The quest ping-pongs from the prehistoric Stonehenge to Optimus Prime's Cybertron home planet via World War II, three-headed dragons, a John Turturro cameo, Cuba and West Africa.

Back in the United States, meanwhile, in an incomprehensible story credited to four screenwriters including 2002 Academy Award-winner Akiva Goldsman of A Beautiful Mind, the Transformers Reaction Force (TRF) under Josh Duhamel's Colonel William Lennox from the first three movies are wiping out Transformers regardless of faction.
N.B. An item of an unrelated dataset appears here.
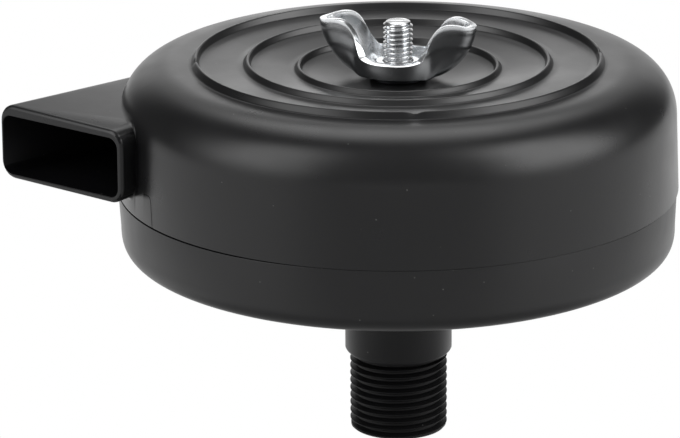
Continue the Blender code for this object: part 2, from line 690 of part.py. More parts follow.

Yeager has become a fugitive for harbouring Autobots in his border town scrapyard; to track him down, the paramilitary squad enlist Megatron (Frank Welker) and his Decepticons.

A primer for the uninitiated: the Decepticons are the hostile enemy robots as opposed to the friendly Autobots, who here add two recruits in Burton's comic-relief butler, Cogman (Jim Carter), and Wembly's French-accented protector Hot Rod (Omar Sy).

The androids both bad and good transform into automobiles to do CG battle, whereupon they become indistinguishable amid the artillery fire, explosions and collisions.

The movie is all artillery fire, explosions and collisions and characters either running from it or shouting over it or taking part in it.

Bay is out of control. He unleashes a full assault of his hyper-aggression for what is reportedly his final franchise entry, pummelling cerebral cortexes into pulp and sucking every soul dry as his parting legacy.